Бабы помогли красноармейцам выбраться, через лес, кружным путем, повели их к себе в слободу.
Отец одной из баб спрятал раненых по соседству, в старом полуразвалившемся погребе. Ходил к ним раз в день, глубокой ночью. Подкармливал, врачевал по-домашнему: толок пшено и присыпал им раны.
Через день ко двору «укрывателей» подошла карательная команда. Молодая баба, что привела раненых, отбывала рабочую повинность, всех страстей не видала, дома были ее отец и четверо его внуков. Он увидел в окно «гостей», злобно прошептал:
– Доложил кто-то, не иначе, – рассадил внучат на печке, велел сидеть смирно.
Команда без разговоров пошла шерстить хату. Один подошел к колыбельке и ткнул финкой в скомканное одеяло. Из-под него раздался детский плач. Старшая из внучек бросилась к колыбели, вынула младшего, полуторагодовалого, с разрезанной бровью, стала качать, отнесла к остальным на лежанку.
Каратели перебросились словами с человеком в гражданском.

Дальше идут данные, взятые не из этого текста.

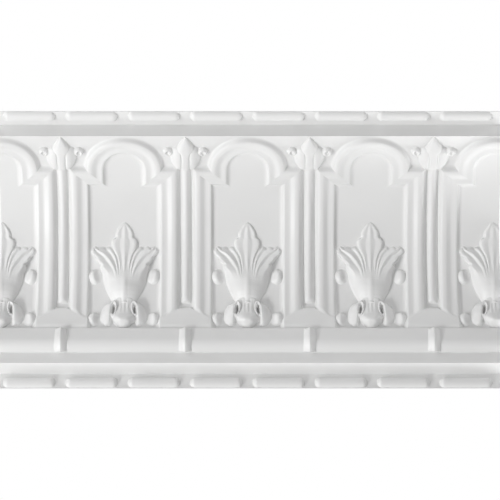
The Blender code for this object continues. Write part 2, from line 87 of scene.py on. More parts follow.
def profile():
    """The runs of the profile from the ceiling strip's front edge down.

    Each run is a list of points (out, z) and of unit normals to the room.
    """
    ovolo_out = SOFFIT + OVOLO_RADIUS
    face_top = WALL_STRIP + LOWER_FASCIA + OVOLO_RADIUS + OVOLO_FACE
    cove_foot = (ovolo_out - QUIRK_DEPTH, face_top - QUIRK_FALL)
    fascia_foot = DROP - TOP_FASCIA
    radius = fascia_foot - cove_foot[1]
    fascia_out = cove_foot[0] + radius

    def straight(start, end, normal):
        count = max(1, round(math.dist(start, end) / ROW_STEP))
        t = np.linspace(0, 1, count + 1)[:, None]
        points = np.array(start) * (1 - t) + np.array(end) * t
        return points, np.tile(np.array(normal, float), (count + 1, 1))

    def arc(centre, size, first, last, inward):
        count = round(size * abs(last - first) / ROW_STEP)
        turn = np.linspace(first, last, count + 1)
        ray = np.stack([np.cos(turn), np.sin(turn)], axis=1)
        return np.array(centre) + size * ray, -ray if inward else ray

    right = math.pi / 2
    quirk = np.array([-QUIRK_FALL, QUIRK_DEPTH]) / math.hypot(QUIRK_FALL, QUIRK_DEPTH)
    ovolo_foot = WALL_STRIP + LOWER_FASCIA
    return {
        "ceiling strip": straight((PROJECTION, DROP), (fascia_out, DROP), (0, -1)),
        "top fascia": straight((fascia_out, DROP), (fascia_out, fascia_foot), (1, 0)),
        "cove": arc((fascia_out, cove_foot[1]), radius, right, 2 * right, True),
        "quirk": straight(cove_foot, (ovolo_out, face_top), quirk),
        "ovolo face": straight((ovolo_out, face_top), (ovolo_out, face_top - OVOLO_FACE), (1, 0)),
        "ovolo": arc((SOFFIT, ovolo_foot + OVOLO_RADIUS), OVOLO_RADIUS, 0, -right, False),
        "lower fascia": straight((SOFFIT, ovolo_foot), (SOFFIT, WALL_STRIP), (1, 0)),
        "soffit": straight((SOFFIT, WALL_STRIP), (0, WALL_STRIP), (0, -1)),
        "wall strip": straight((0, WALL_STRIP), (0, 0), (1, 0)),
    }


# Raised band round each bay
# The die raises a double band, a low fillet and a high bead, that frames the
# bay with a round arch on square shoulders. In the relief, u is measured
# from a leaf's axis and s down the cove from its top.

NECK_HALF = 20.0
BAY_HALF = 39.0
SPRING_LINE = 50.9
SHOULDER_LINE = 77.0
BAND_SECTION = ((0, 0), (1.8, 0.3), (3.0, 0.7), (4.3, 1.7), (5.4, 3.1), (6.5, 3.95), (7.6, 4.15),
                (10.4, 3.85), (12.4, 3.75), (14.2, 4.0), (16.5, 4.9), (18.9, 5.95),
                (20.4, 6.35), (22.2, 6.4), (24.2, 6.1), (25.4, 5.5), (26.5, 4.2), (27.6, 2.2),
                (28.7, 0.8), (29.8, 0.15), (31.0, 0))


def ease(low, high, value):
    """Smooth step from 0 at low to 1 at high."""
    t = np.clip((value - low) / (high - low), 0.0, 1.0)
    return t * t * (3.0 - 2.0 * t)


def swell(value):
    """Soft round-topped bump, 1 at 0 and flat again at 1."""
    t = np.clip(np.abs(value), 0.0, 1.0)
    return (1.0 - t * t) ** 2


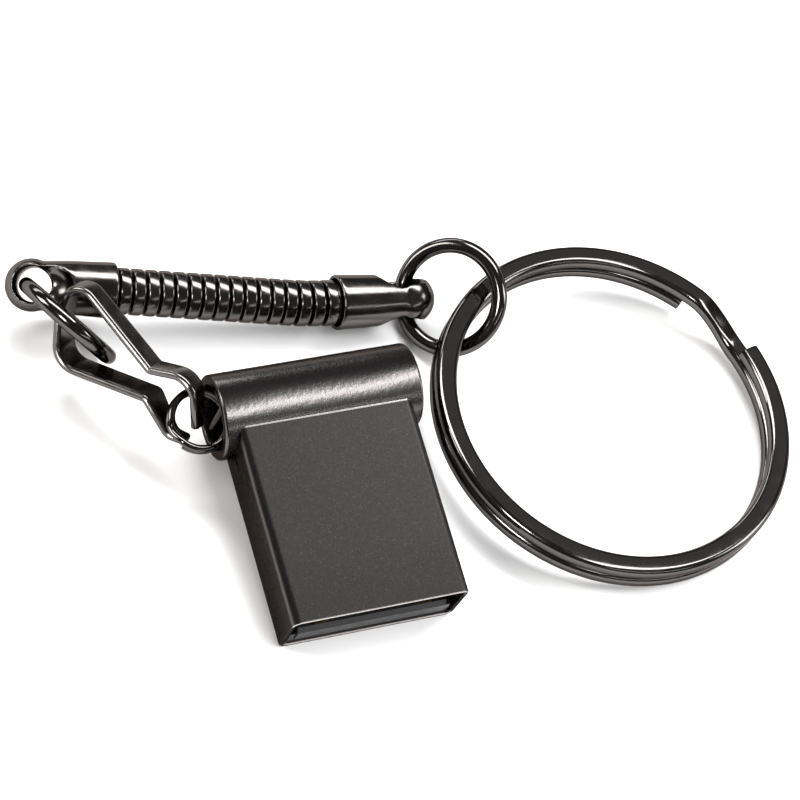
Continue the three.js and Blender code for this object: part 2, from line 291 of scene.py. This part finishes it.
def black_plastic():
    m, t, s = material("black_plastic_look", (0.012, 0.012, 0.014), 0.5, 0.0)
    where = node(t, "ShaderNodeTexCoord")
    grain = node(t, "ShaderNodeTexNoise")
    grain.inputs["Scale"].default_value = 5000
    t.links.new(where.outputs["Object"], grain.inputs["Vector"])
    mapped(t, s, "Roughness", grain.outputs["Fac"], 0.42, 0.6)
    bump(t, s, grain.outputs["Fac"], 0.08, 0.00003)
    return m


SATIN = satin_grey("satin_grey_look", (0.062, 0.058, 0.057), (0.30, 0.38), 0.02, 1.6)
BARREL_SATIN = satin_grey("satin_grey_round_look", (0.085, 0.08, 0.079), (0.25, 0.29), 0.3, 1.25)
# EDGE is a much brighter metal put on the shell's rim and lip faces, a painted highlight line.
EDGE = satin_grey("painted_highlight_edge_look", (0.45, 0.43, 0.42), (0.24, 0.32), 0.02, 1.2)
NICKEL = black_nickel("black_nickel_look", (0.078, 0.073, 0.071), (0.15, 0.24), 0.05)
WIRE = black_nickel("black_nickel_wire_look", (0.074, 0.07, 0.068), (0.08, 0.16), 0.03)
STRIP = black_nickel("black_nickel_strip_look", (0.09, 0.085, 0.082), (0.17, 0.28), 0.06)
GOLD, PLASTIC = gold_plate(), black_plastic()


def finish(obj, body, slot_name, look, *nodes):
    """Gives a piece its material and the body it rides, and hides the nodes it replaces."""
    obj.data.materials.clear()
    obj.data.materials.append(look)
    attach(obj, body)
    if nodes:
        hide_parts(*nodes)
    return obj


# ---------------------------------------------------------------- drive
def paint_edge_highlight(body):
    """The mouth's rim and the edge where the plate stops before the barrel get a painted highlight: a much
    brighter metal on those faces.
    """
    body.data.materials.append(EDGE)
    to_drive = DRIVE.inverted()
    for face in body.data.polygons:
        at = to_drive @ (face.center / MM)
        lean = (to_drive.to_3x3() @ face.normal).normalized()
        rim = at.y < 0.05 and 0.25 < -lean.y < 0.93 and abs(at.z) > 1.5
        lip = at.z > PLUG_T / 2 - LIP and at.y > STEP_Y - 2 * LIP and lean.z > 0.3
        face.material_index = 1 if rim or lip else 0


def shell():
    e = SHELL_RIM
    iw, it, ir = PLUG_W - 2 * WALL, PLUG_T - 2 * WALL, CORNER - WALL + 0.05
    rim = [(e, 0), (e * 0.62, e * 0.076), (e * 0.3, e * 0.3), (e * 0.076, e * 0.62), (0, e)]
    stations = [(0, y) for y in (4.5, 9.0, PLUG_L + 0.2)]
    outer = [[(x, y, z) for x, z in rounded(PLUG_W - 2 * d, PLUG_T - 2 * d, CORNER - d, 10)]
             for d, y in rim + stations]
    inner = [[(x, y, z) for x, z in rounded(iw + 2 * d, it + 2 * d, ir + d, 10)]
             for d, y in rim + stations]
    body = loft("plug_shell_look", inner[::-1] + outer, DRIVE, closed=True)
    tube = lathe("cut_barrel", [(-8, 0), (-8, SOCKET_R), (8, SOCKET_R), (8, 0)],
                 DRIVE @ Matrix.Translation((0, BARREL_Y, 0)), 160)
    seam_y = BARREL_Y - BARREL_R - SEAM_L
    slit = box("cut_slit", (-PLUG_W, seam_y, -SEAM_H / 2), (PLUG_W, seam_y + 3, SEAM_H / 2), DRIVE)
    cut(body, tube, slit)
    soften(body, LIP, 50)
    bm = bmesh.new()
    bm.from_mesh(body.data)
    # Splits the faces where the painted highlight along the plate's lip ends.
    bmesh.ops.bisect_plane(bm, geom=[*bm.verts, *bm.edges, *bm.faces],
                           plane_co=(DRIVE @ Vector((0, STEP_Y - 2 * LIP, 0))) * MM,
                           plane_no=DRIVE.to_3x3() @ Vector((0, 1, 0)))
    bm.to_mesh(body.data)
    bm.free()
    finish(smooth(body), "drive", "satin_grey", SATIN, "plug_shell")
    # Paints a highlight line onto the rim and lip faces with the brighter EDGE metal.
    paint_edge_highlight(body)
    return body


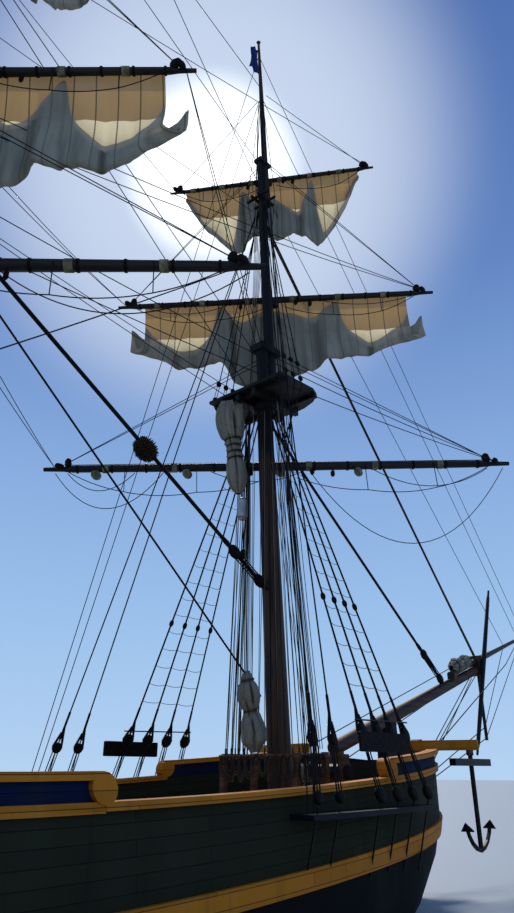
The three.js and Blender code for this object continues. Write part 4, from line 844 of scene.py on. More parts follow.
def chafing_mat(stay, share_along, length, thick, yarns):
    """A shaggy mat of short yarns that stand out all round a stay."""
    top, foot, _ = SERVED_STAYS[stay]
    middle = top.lerp(foot, share_along)
    way = (foot - top).normalized()
    across = way.cross(Vector((0, 0, 1))).normalized()
    over = across.cross(way)
    tufts = []
    for i in range(yarns):
        share = i / yarns
        angle = GOLDEN_ANGLE * i
        root = middle + way * length * (share - 0.5)
        reach = thick * (0.55 + 0.45 * math.sin(math.pi * share)) * (0.85 + 0.15 * math.sin(i * 5.1))
        out = across * math.cos(angle) + over * math.sin(angle)
        bend = way * (share - 0.5) * 0.25 * length + Vector((0, 0, -0.25 * thick))
        tufts.append([root, root + out * reach * 0.6, root + out * reach + bend * 0.4])
    ropes(f"{stay}_chafing_mat", tufts, 0.008, brown_rope, around=0)


chafing_mat("mainstay", 0.572, 0.5, 0.27, 900)

# Square sails
# Flax canvas in cloths 0.45 m wide is sewn with double seams, doubled along its head and laced to the yards.
# Clewlines and buntlines have hauled them up, so the foot is folded up before the sail and hangs in swags.

CLOTH_WIDTH = 0.45
HEAD_DOUBLED = 0.38
BODY_DOUBLED = 1.12
SEAM_HALF = 0.014
SAIL_COLUMNS = 160
CLEW_OUT = 0.45
FALL_ROWS = 26
TURN_ROWS = 4
RISE_ROWS = 9
# Each sail: its yard, half its width, and the depths of its folds and of its foot, both by share from port
SAILS = {
    "fore_topsail": (
        "fore_topsail_yard", 3.95,
        ((0, 1.45), (0.06, 1.7), (0.14, 2.1), (0.2, 2.12), (0.275, 1.95), (0.37, 2.75), (0.6, 2.4),
         (0.71, 2.0), (0.82, 1.95), (0.93, 1.6), (1, 1.45)),
        ((0, 0.62), (0.03, 0.95), (0.08, 1.3), (0.17, 1.6), (0.24, 1.15), (0.262, 0.7), (0.285, 0.12),
         (0.32, 0.3), (0.37, 0.65), (0.45, 0.35), (0.55, 0.4), (0.63, 0.6), (0.7, 0.25), (0.735, 0.12),
         (0.757, 0.8), (0.8, 1.3), (0.855, 1.55), (0.93, 1.2), (0.98, 0.9), (1, 0.62)),
    ),
    "fore_topgallant_sail": (
        "fore_topgallant_yard", 2.85,
        ((0, 0.25), (0.04, 0.75), (0.1, 1.35), (0.2, 2.1), (0.29, 2.6), (0.4, 2.0), (0.51, 2.25),
         (0.63, 2.05), (0.744, 2.65), (0.855, 1.85), (0.94, 0.95), (1, 0.3)),
        ((0, 0.15), (0.1, 1.25), (0.2, 2.0), (0.27, 2.4), (0.29, 1.6), (0.33, 0.2), (0.42, 0.75),
         (0.5, 0.6), (0.58, 0.95), (0.64, 1.2), (0.69, 0.7), (0.735, 0.12), (0.755, 1.4), (0.775, 2.35),
         (0.85, 1.75), (0.94, 0.85), (1, 0.15)),
    ),
    "main_topsail": (
        "main_topsail_yard", 3.85,
        ((0, 1.5), (0.04, 1.9), (0.09, 2.2), (0.17, 2.3), (0.25, 2.2), (0.33, 2.35), (0.42, 2.75),
         (0.5, 2.45), (0.6, 2.8), (0.68, 2.3), (0.76, 2.35), (0.84, 2.4), (0.9, 2.2), (0.95, 1.8),
         (1, 1.5)),
        ((0, 0.7), (0.03, 1.0), (0.08, 1.45), (0.15, 1.8), (0.21, 1.4), (0.235, 0.8), (0.26, 0.12),
         (0.32, 0.6), (0.4, 1.1), (0.5, 0.5), (0.6, 1.2), (0.68, 0.6), (0.735, 0.12), (0.755, 0.9),
         (0.8, 1.5), (0.86, 1.8), (0.93, 1.5), (0.98, 1.05), (1, 0.7)),
    ),
    "main_topgallant_sail": (
        "main_topgallant_yard", 2.85,
        ((0, 0.3), (0.06, 1.1), (0.14, 2.0), (0.22, 2.65), (0.36, 2.05), (0.5, 1.6), (0.64, 2.05),
         (0.8, 2.7), (0.93, 1.4), (1, 0.35)),
        ((0, 0.2), (0.1, 1.3), (0.2, 2.4), (0.23, 1.6), (0.27, 0.3), (0.36, 0.9), (0.5, 0.5), (0.64, 0.9),
         (0.74, 0.3), (0.77, 1.8), (0.79, 2.4), (0.9, 1.4), (1, 0.2)),
    ),
}


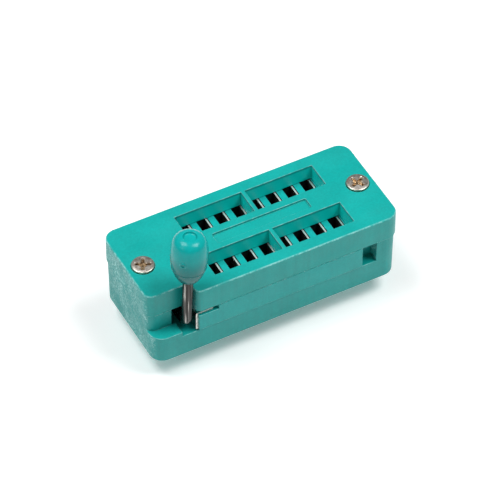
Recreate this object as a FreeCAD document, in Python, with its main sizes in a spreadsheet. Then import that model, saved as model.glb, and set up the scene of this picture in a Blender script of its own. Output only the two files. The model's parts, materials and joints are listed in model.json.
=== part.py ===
import FreeCAD, Part
import math
import os

import Sketcher

# A zero-insertion-force test socket for sixteen-lead dual in-line packages.
# X runs along the block towards the end that has no lever, Y to the back and Z up.
# Every piece is drawn about the middle of the block, and its Placement then moves
# the middle of the sixteen solder tails, on the board's surface, to the origin.

DRIVING_DIMENSIONS = [
    # Block as a whole
    ("block_length", 35.9),
    ("block_width", 15.1),
    ("block_height", 10.73),
    ("corner_radius", 1.8),
    ("split_height", 7.0),
    ("rail_height", 3.5),
    ("edge_radius", 0.22),
    ("rim_radius", 0.08),
    # Lead pattern
    ("lead_pitch", 2.54),
    ("row_spacing", 7.62),
    ("leads_per_row", 8),
    ("pattern_centre", 2.69),
    # Lever shaft and the corner that is cut back for the lever
    ("shaft_place", -13.0),
    ("shaft_height", 5.1),
    ("rod_diameter", 1.4),
    ("rod_line", -6.75),
    ("rod_bend_radius", 1.1),
    ("lever_lean", 2.5),
    ("lever_swing", 92.5),
    ("slider_travel", 1.2),
    ("setback_line", -5.5),
    ("setback_radius", 1.1),
    ("step_place", -11.85),
    ("step_radius", 0.9),
    ("ledge_end", -13.9),
    ("ledge_height", 4.25),
    ("running_gap", 0.05),
    ("eccentric_gap", 0.04),
    ("cheek_spare", 0.02),
    ("lobe_end_gap", 0.2),
    ("cutter_margin", 1.0),
    # Base housing
    ("base_inset", 0.1),
    ("base_draft", 1.0),
    ("bay_left", -14.5),
    ("bay_right", 14.55),
    ("back_wall_line", 5.3),
    ("back_wall_end", -12.05),
    ("core_left", -8.9),
    ("core_half_width", 5.8),
    ("core_top", 6.1),
    ("bearing_front", -3.4),
    ("bearing_thickness", 1.0),
    ("well_front", -2.2),
    ("well_right", -9.9),
    ("well_floor", 2.3),
    ("shaft_end", 6.6),
    ("underside_relief", 0.4),
    ("relief_left", -9.5),
    ("relief_half_width", 5.9),
    # Top cover
    ("pocket_left", -8.25),
    ("pocket_right", 12.0),
    ("pocket_width", 3.82),
    ("rib_centre", 1.78),
    ("rib_width", 0.55),
    ("cavity_left", -11.55),
    ("cavity_right", 14.05),
    ("cavity_half_width", 6.5),
    ("cavity_ceiling", 8.36),
    ("label_left", -5.35),
    ("label_right", 8.38),
    ("label_front", -0.95),
    ("label_back", 0.8),
    ("label_depth", 0.35),
    ("label_radius", 0.25),
    # Screws
    ("screw_place", 15.7),
    ("screw_head_diameter", 3.0),
    ("screw_head_height", 0.9),
    ("screw_dome", 0.18),
    ("screw_shank_diameter", 1.5),
    ("screw_length", 7.2),
    ("screw_clearance_diameter", 1.9),
    ("screw_rim_radius", 0.12),
    ("counterbore_diameter", 3.12),
    ("counterbore_depth", 0.5),
    ("cross_width", 0.5),
    ("cross_span", 2.1),
    ("cross_depth", 0.6),
    ("left_cross_turn", -28.0),
    ("right_cross_turn", 24.0),
    ("pilot_spare", 0.3),
    # Slider plate and its wear clip
    ("slider_left", -11.5),
    ("slider_right", 12.45),
    ("slider_top", 8.29),
    ("slider_underside", 6.2),
    ("slider_half_width", 6.3),
    ("skirt_outside", 7.5),
    ("skirt_inside", 6.0),
    ("skirt_top", 6.92),
    ("skirt_bottom", 3.56),
    ("end_wall_thickness", 1.0),
    ("slot_before_leaf", 1.42),
    ("slot_after_leaf", 0.22),
    ("slot_half_width", 2.1),
    ("clip_step_end", -8.65),
    ("clip_step_height", 6.2),
    ("clip_thickness", 0.35),
    ("clip_bend_radius", 0.25),
    ("clip_half_width", 7.2),
    ("clip_ear_width", 1.1),
    ("clip_ear_end", -9.35),
    ("clip_bottom", 3.65),
    # Contacts
    ("contact_thickness", 0.22),
    ("leaf_half_width", 1.95),
    ("leaf_bottom", 6.14),
    ("leaf_top", 8.2),
    ("stem_half_width", 1.2),
    ("cell_before_leaf", 1.3),
    ("cell_half_width", 1.7),
    ("stem_bottom", 0.9),
    ("tail_half_width", 0.25),
    ("tail_length", 3.3),
    ("tail_tip", 0.35),
    # Lever knob
    ("knob_radius", 2.44),
    ("knob_waist", 12.24),
    ("knob_upper_height", 3.98),
    ("knob_upper_power", 3.17),
    ("knob_shoulder", 3.2),
    ("knob_crown", 3.45),
    ("knob_crown_radius", 1.15),
    ("knob_lower_height", 4.84),
    ("knob_lower_power", 1.9),
    ("knob_bottom", 4.05),
    ("knob_dimple_radius", 0.9),
    ("knob_dimple_depth", 0.3),
    ("rod_top", 13.6),
]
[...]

Фамилия его была Клейст.
– Полезай на грубу[21], дед, да обувку сними, – был вердикт переводчика.
Старика повалили, сдернули онучи, прикладами и финкой загнали на раскаленную плиту и усадили на корточки.
Подошвы у деда были закаленные, с младенчества ходил босиком по жнивью и стерне. Однажды, перед войной, загнал он себе косу в пятку, разрезал на палец глубиной, но кровь даже не показалась. Дочка заставила его идти в районную больницу. Там молоденькая медсестра, только после училища, пыталась зашить ему рану и не могла проколоть иглой грубый натоптыш. Игла проскальзывала в ее вспотевших пальцах, медсестра утирала слезы.
– Детка, не плачь, мне не больно. Не спеши, делай свое дело, – успокаивал ее старик.
Он и теперь сидел на раскаленной плите ровно, не елозил и не стонал, хотя по комнате уже пополз запах паленой плоти.
– Ну что, отец, ноги горят? – спросил с ухмылкой Клейст.
– Нет, сынок, вот тут горит, – показал старик рукой на грудь. – А у тебя будут ноги гореть, когда ты с земли нашей бежать будешь.